BND: Where do you see the future of mobile payments and mobile commerce going?
D.M.: We live in an … increasingly mobile-centric world, with the consumer leading in many cases. Take mobile banking. In the past, a consumer would either physically go to a branch or online banking portal to interact with a bank. Today, we are already seeing consumers going to the App Store first, expecting to find an app for that.
In the survey, 71 percent agreed that mobile phones will be more important as a payment method in the future. They also suggested that they would vote-with-their-feet, with roughly half saying they would switch to a different service provider if they could interact with them better on their mobile phone.

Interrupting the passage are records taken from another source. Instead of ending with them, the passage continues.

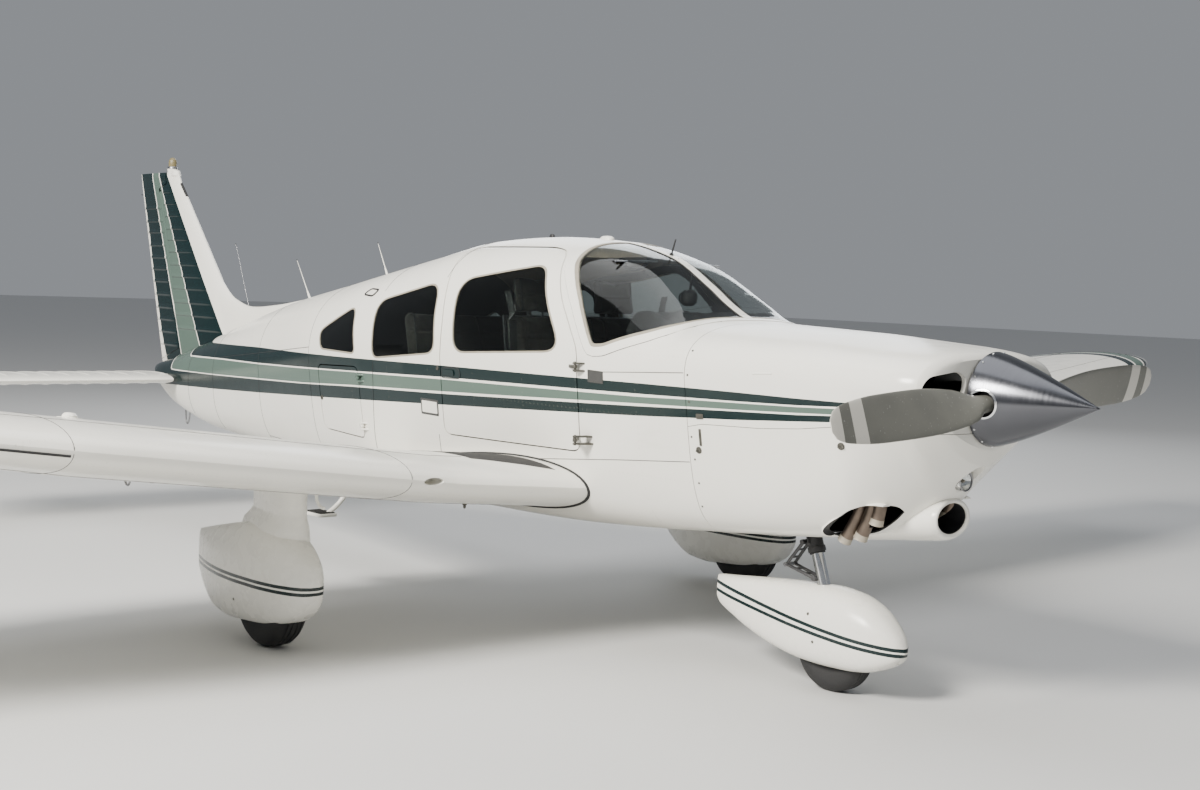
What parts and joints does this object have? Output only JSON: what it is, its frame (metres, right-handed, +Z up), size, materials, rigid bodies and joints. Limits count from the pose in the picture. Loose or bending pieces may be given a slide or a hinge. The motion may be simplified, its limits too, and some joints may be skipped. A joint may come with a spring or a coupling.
{
  "type": "light aircraft",
  "caption": "Low-wing light aircraft on fixed, spatted tricycle gear, with a closed cabin, hinged control surfaces, a turning propeller and opening doors.",
  "frame": {"origin": "on the ground below the middle of the bounding box", "axes": "+X forward, +Y to port, +Z up"},
  "size_m": [7.54, 10.67, 2.3953],
  "materials": {
    "glass": "clear acrylic",
    "skin": "riveted sheet, glossy white paint with green stripes",
    "moulding": "moulded, glossy white paint",
    "bare_metal": "polished",
    "blade": "matt grey paint",
    "engine": null,
    "steel": "bare and heat stained",
    "tyre": "black rubber",
    "trim": "dark moulded trim",
    "seat": "woven cloth",
    "lens": "weathered amber lens"
  },
  "bodies": {
    "airframe": {"windscreen_L": "glass", "windscreen_R": "glass", "rear_window_L": "glass", "rear_window_R": "glass", "quarter_window_L": "glass", "quarter_window_R": "glass", "front_window_L": "glass", "cabin_shell": "skin", "tail_cone": "skin", "wing_L": "skin", "wing_R": "skin", "fin": "skin", "upper_cowl": "moulding", "lower_cowl": "moulding", "wingtip_L": "moulding", "wingtip_R": "moulding", "main_fairing_L": "moulding", "main_fairing_R": "moulding", "landing_lamp": "bare_metal", "engine": "engine", "exhaust_L": "steel", "exhaust_R": "steel", "main_leg_L": "steel", "main_leg_R": "steel", "nose_strut": "steel", "boarding_step": "steel", "instrument_panel": "trim", "front_seat_L": "seat", "front_seat_R": "seat", "rear_seat": "seat", "beacon": "lens"},
    "propeller": {"propeller": "blade", "spinner": "bare_metal"},
    "main_wheel_L": {"main_L_tyre": "tyre", "main_L_rim": "bare_metal"},
    "main_wheel_R": {"main_R_tyre": "tyre", "main_R_rim": "bare_metal"},
    "nose_gear": {"nose_fork": "steel", "nose_fairing": "moulding"},
    "nose_wheel": {"nose_tyre": "tyre", "nose_rim": "bare_metal"},
    "door": {"cabin_door": "skin", "door_window": "glass"},
    "baggage_lid": {"baggage_door": "skin"},
    "flap_L": {"flap_L": "skin"},
    "flap_R": {"flap_R": "skin"},
    "aileron_L": {"aileron_L": "skin"},
    "aileron_R": {"aileron_R": "skin"},
    "rudder": {"rudder": "skin"},
    "stabilator": {"stabilator": "skin"},
    "tab": {"stabilator_tab": "skin"}
  },
  "joints": [
    {"name": "prop_spin", "type": "hinge", "parent": "airframe", "child": "propeller", "pos_m": [3.376, 0, 1.267], "axis": [1, 0, 0], "continuous": true},
    {"name": "main_wheel_L_spin", "type": "hinge", "parent": "airframe", "child": "main_wheel_L", "pos_m": [0.651, 1.52, 0.222], "axis": [0, 1, 0], "continuous": true},
    {"name": "main_wheel_R_spin", "type": "hinge", "parent": "airframe", "child": "main_wheel_R", "pos_m": [0.651, -1.52, 0.222], "axis": [0, 1, 0], "continuous": true},
    {"name": "nose_steer", "type": "hinge", "parent": "airframe", "child": "nose_gear", "pos_m": [2.6, 0, 0.222], "axis": [-0.3343, 0, 0.9425], "range_deg": [-22, 22]},
    {"name": "nose_wheel_spin", "type": "hinge", "parent": "nose_gear", "child": "nose_wheel", "pos_m": [2.602, 0, 0.18], "axis": [0, 1, 0], "continuous": true},
    {"name": "door_hinge", "type": "hinge", "parent": "airframe", "child": "door", "pos_m": [1.567, -0.578, 0.966], "axis": [-0.0563, 0, 0.9984], "range_deg": [0, 80]},
    {"name": "baggage_hinge", "type": "hinge", "parent": "airframe", "child": "baggage_lid", "pos_m": [-0.211, -0.49021, 0.85], "axis": [0, -0.1467, 0.9892], "range_deg": [0, 95]},
    {"name": "flap_L_hinge", "type": "hinge", "parent": "airframe", "child": "flap_L", "pos_m": [0.17125, 0.7, 0.68229], "axis": [0, -0.9929, -0.1187], "range_deg": [0, 40]},
    {"name": "flap_R_hinge", "type": "hinge", "parent": "airframe", "child": "flap_R", "pos_m": [0.17125, -0.7, 0.68229], "axis": [0, -0.9929, 0.1187], "range_deg": [0, 40]},
    {"name": "aileron_L_hinge", "type": "hinge", "parent": "airframe", "child": "aileron_L", "pos_m": [0.17214, 2.718, 0.92406], "axis": [-0.0424, -0.9891, -0.1408], "range_deg": [-22, 22]},
    {"name": "aileron_R_hinge", "type": "hinge", "parent": "airframe", "child": "aileron_R", "pos_m": [0.17214, -2.718, 0.92406], "axis": [0.0424, -0.9891, 0.1408], "range_deg": [-22, 22]},
    {"name": "rudder_hinge", "type": "hinge", "parent": "airframe", "child": "rudder", "pos_m": [-3.13, 0, 1.122], "axis": [-0.2799, 0, 0.96], "range_deg": [-27, 27]},
    {"name": "stabilator_pivot", "type": "hinge", "parent": "airframe", "child": "stabilator", "pos_m": [-3.09, 0, 0.93], "axis": [0, 1, 0], "range_deg": [-2, 14]},
    {"name": "tab_hinge", "type": "hinge", "parent": "stabilator", "child": "tab", "pos_m": [-3.498, 0, 0.93], "axis": [0, 1, 0], "range_deg": [-3, 12]}
  ],
  "couplings": [
    {"joint": "flap_R_hinge", "follows": "flap_L_hinge", "ratio": 1},
    {"joint": "aileron_R_hinge", "follows": "aileron_L_hinge", "ratio": -1},
    {"joint": "nose_steer", "follows": "rudder_hinge", "ratio": -0.81},
    {"joint": "tab_hinge", "follows": "stabilator_pivot", "ratio": 0.8}
  ]
}
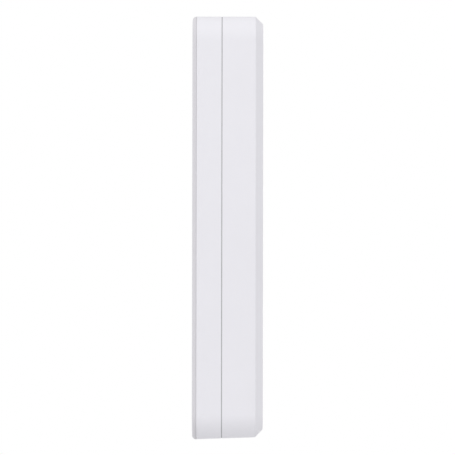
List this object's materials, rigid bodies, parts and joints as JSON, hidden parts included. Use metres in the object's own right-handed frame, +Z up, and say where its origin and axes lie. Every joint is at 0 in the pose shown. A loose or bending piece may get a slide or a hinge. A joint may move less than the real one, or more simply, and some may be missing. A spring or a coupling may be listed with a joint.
{
  "type": "video doorbell",
  "caption": "Slim upright video doorbell: white two-part shell with a chamfered face, camera window, push button with light ring and speaker slots, hung on a hooked wall plate.",
  "frame": {"origin": "middle of the wall plate's back face, which lies on the wall", "axes": "+Z up, +Y into the wall, so the button and camera face -Y; X runs across the width"},
  "size_m": [0.048, 0.0223, 0.134],
  "materials": {
    "white_shell": "fine satin",
    "plate_plastic": "soft gloss",
    "foam": "open cell",
    "dark_rubber": "matt",
    "seal_rubber": "matt",
    "black_panel": "polished",
    "dark_metal": "fine turned",
    "lens_glass": "coated",
    "black_plastic": "matt",
    "filter_glass": "coated",
    "chip": "moulded",
    "circuit_board": "solder mask",
    "lamp_resin": "moulded",
    "connector_plastic": "moulded",
    "milky_lens": "satin",
    "can_steel": "stamped",
    "clear_pipe": "polished",
    "ring_diffuser": "frosted",
    "button_plastic": "satin",
    "silicone": "matt",
    "magnet_metal": "plated",
    "cone_film": "pressed film",
    "copper_wire": "enamelled",
    "dark_mesh": "woven",
    "brass_contact": "stamped",
    "thermal_pad": "soft",
    "heat_aluminium": "stamped",
    "ferrite": "sintered",
    "capacitor_sleeve": "sleeved",
    "cell_wrap": "foil",
    "screw_steel": "plated",
    "antenna_film": "printed"
  },
  "bodies": {
    "bracket": {"wall_plate": "plate_plastic", "cable_foam": "foam"},
    "doorbell": {"antennas": "antenna_film", "backup_cell": "cell_wrap", "board_connectors": "connector_plastic", "bridge_rectifier": "chip", "button_board": "circuit_board", "button_return_pad": "silicone", "button_stand": "connector_plastic", "button_switch": "black_plastic", "camera_board": "circuit_board", "camera_frame": "black_plastic", "camera_panel": "black_panel", "can_pad": "thermal_pad", "chip_pad": "thermal_pad", "filter_housing": "black_plastic", "front_housing": "white_shell", "heat_spreader": "heat_aluminium", "housing_screws": "screw_steel", "image_sensor": "chip", "ir_lamps": "lamp_resin", "lamp_board": "circuit_board", "lens_barrel": "black_plastic", "lens_cover": "lens_glass", "lens_element": "lens_glass", "lens_ring": "dark_metal", "light_pipes": "clear_pipe", "light_ring": "ring_diffuser", "locking_screw": "screw_steel", "main_board": "circuit_board", "microphone": "can_steel", "microphone_boot": "dark_rubber", "motion_lens": "milky_lens", "motion_sensor": "can_steel", "port_plug": "dark_rubber", "power_capacitors": "capacitor_sleeve", "power_inductor": "ferrite", "processor_and_memory": "chip", "rear_housing": "white_shell", "reset_switch": "chip", "ring_lamps": "lamp_resin", "seam_gasket": "seal_rubber", "service_port": "can_steel", "shield_can": "can_steel", "speaker_cone": "cone_film", "speaker_contacts": "brass_contact", "speaker_frame": "black_plastic", "speaker_gasket": "foam", "speaker_magnet": "magnet_metal", "speaker_mesh": "dark_mesh", "speaker_surround": "dark_rubber", "status_light_and_sensor": "chip", "terminal_bushes": "brass_contact", "terminal_screws": "screw_steel", "voice_coil": "copper_wire"},
    "button": {"button_cap": "button_plastic", "switch_plunger": "black_plastic"},
    "reset": {"reset_button": "black_plastic"},
    "night_filter": {"ir_cut_filter": "filter_glass"}
  },
  "joints": [
    {"name": "doorbell_lift", "type": "slide", "parent": "bracket", "child": "doorbell", "axis": [0, 0, 1], "range_m": [0, 0.005]},
    {"name": "button_press", "type": "slide", "parent": "doorbell", "child": "button", "axis": [0, 1, 0], "range_m": [0, 0.0008], "stiffness_N_per_m": 1500, "springref_m": -0.0008, "deforming": ["button_return_pad"]},
    {"name": "reset_press", "type": "slide", "parent": "doorbell", "child": "reset", "axis": [0, -1, 0], "range_m": [0, 0.0004], "stiffness_N_per_m": 2000, "springref_m": -0.0003},
    {"name": "filter_shift", "type": "slide", "parent": "doorbell", "child": "night_filter", "axis": [1, 0, 0], "range_m": [0, 0.005]}
  ]
}
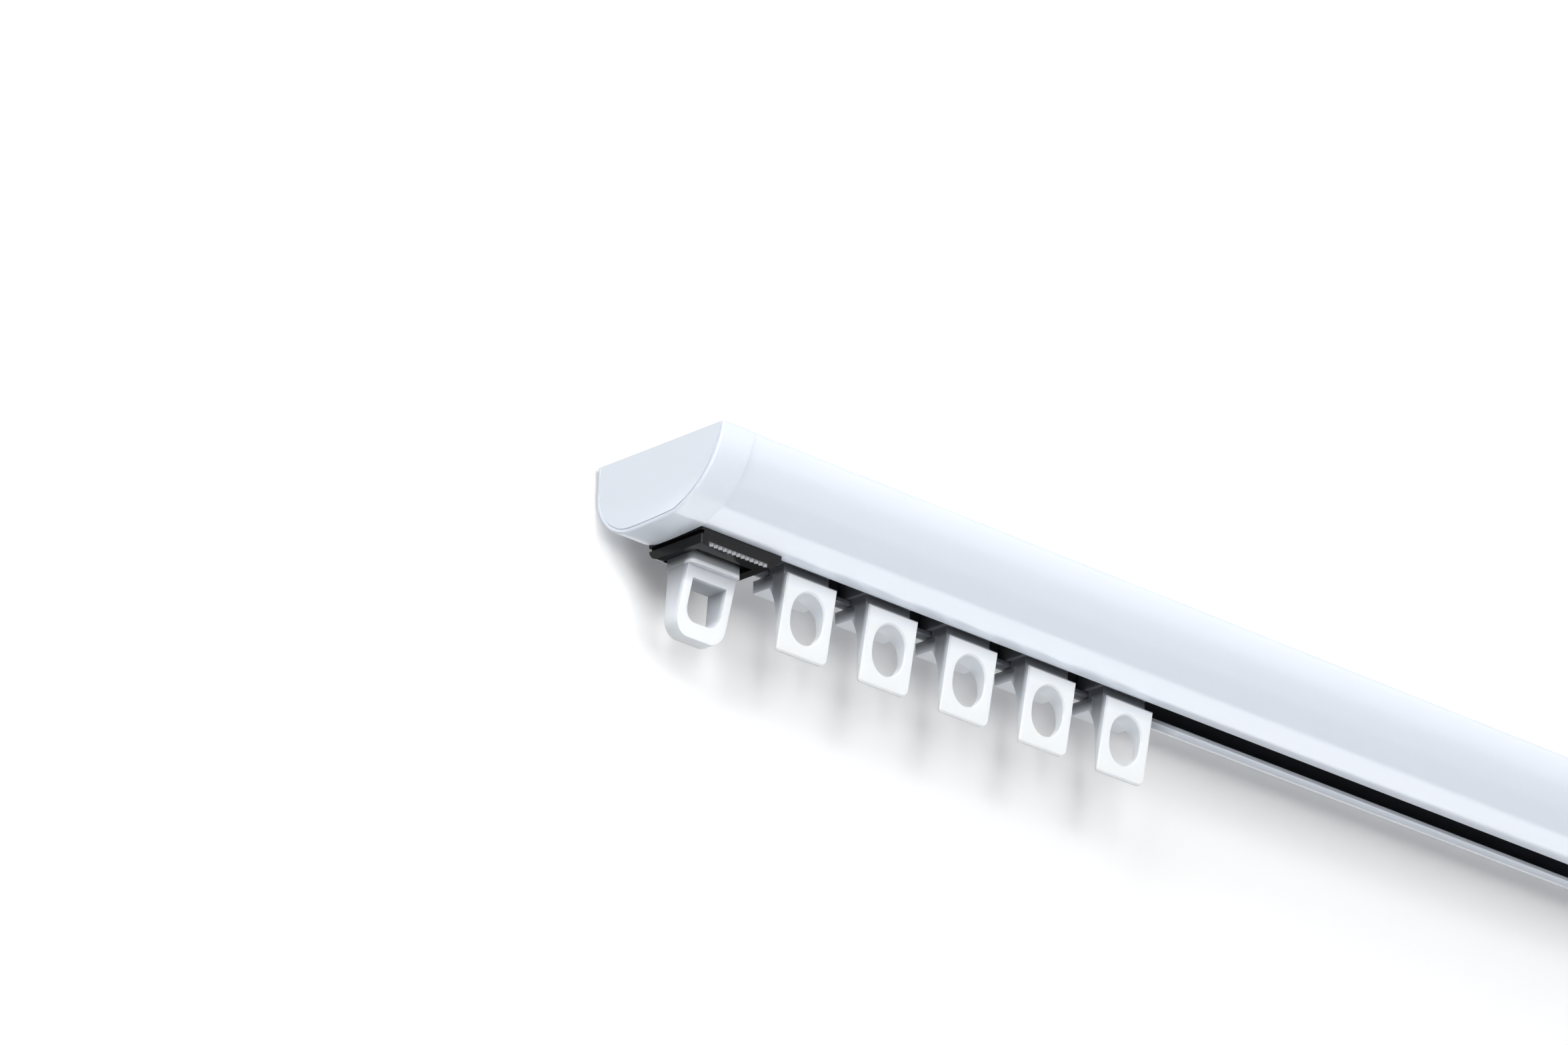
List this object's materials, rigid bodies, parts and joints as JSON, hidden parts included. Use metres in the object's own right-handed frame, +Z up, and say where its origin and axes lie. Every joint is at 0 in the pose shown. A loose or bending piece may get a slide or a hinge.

This is not to say all other channels are going away, but rather consumers will be expecting mobile to be part of the mix. In the survey for EMEA, when we looked at appetite for services, "Checking the status of an order" (39 percent), and "Researching products, prices or tariffs" (36 percent) and "Communicating with a customer service department" (32 percent) were the first-, third- and fifth-rated services that consumers wanted.
Those are both pre- and post-sales interactions. What we'll see is consumers expecting there to be an omnichannel [more universal and streamlined] world, and retailers and brands need to be ready for that.